I stood frozen. He was giving me a choice. Real freedom. After everything he'd just revealed.
Hours later, sleepless, my mind churning, I crept from my room. Not to leave, but to the sealed laboratory door. The cleanup lights were on inside. Silas was gone.
Driven by a new, desperate need for truth, I used the manual override again. The door hissed open.
The wreckage had been partly cleared. I went straight for the secure data terminal, remembering Silas's password from his earlier careless typing. The files unlocked.
I searched for "Vale." For "Omega Suppression." For "Project Null."
I found them. Medical records. Blood work from my childhood under Martin's care showing deliberate hormonal inhibitors. Genetic sequencing reports with "OMEGA POTENTIAL: ACTIVE" boldly redacted.
It was all true.
Then I opened a file simply labeled "BLACKWOOD CASCADE: PROGNOSIS."
The text was clinical, cold. It outlined the parasite treatment's failure rate. A graph showed a steep, terminal decline. Estimated timeline until irreversible transformation or system failure: 4-6 months.
Damien was dying.
The final document was an audio log. I clicked play. Silas's voice, eager, filled the silent lab.

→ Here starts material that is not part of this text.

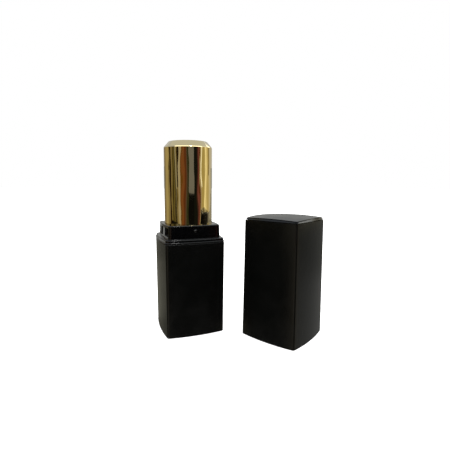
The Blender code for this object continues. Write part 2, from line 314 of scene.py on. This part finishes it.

Log Entry: "The Martin girl is perfect. Her Null immunity is the key to stabilizing Subject B's transformation. But full gene therapy requires more than samples. It requires a compatible host for the refined parasite strain. A living incubator. Her biology can support it long enough to synthesize a cure. The risk to her is… considerable. But the Subject is the priority. We proceed with the extraction protocol upon her arrival."
The recording ended.
The blood drained from my face. A living incubator. The risk to her is considerable.
Silas hadn't wanted to study me. He'd wanted to use me. As a biological factory to cook Damien's cure, regardless of the cost to me. And Damien had just called him off.
I heard a floorboard creak behind me.
I whirled around.
Silas stood in the lab doorway, his glasses reflecting the terminal's blue light. He wasn't smiling.
"I told you," he said softly, "that you shouldn't touch the equipment."
He held a small, sleek device in his hand, pointed at me. A neural suppressor. A tool for containing dangerous subjects.
"Mr. Blackwood's sentimentality is a flaw," he sighed, taking a step forward. "One I can no longer afford. You see, he's not the only one running out of time."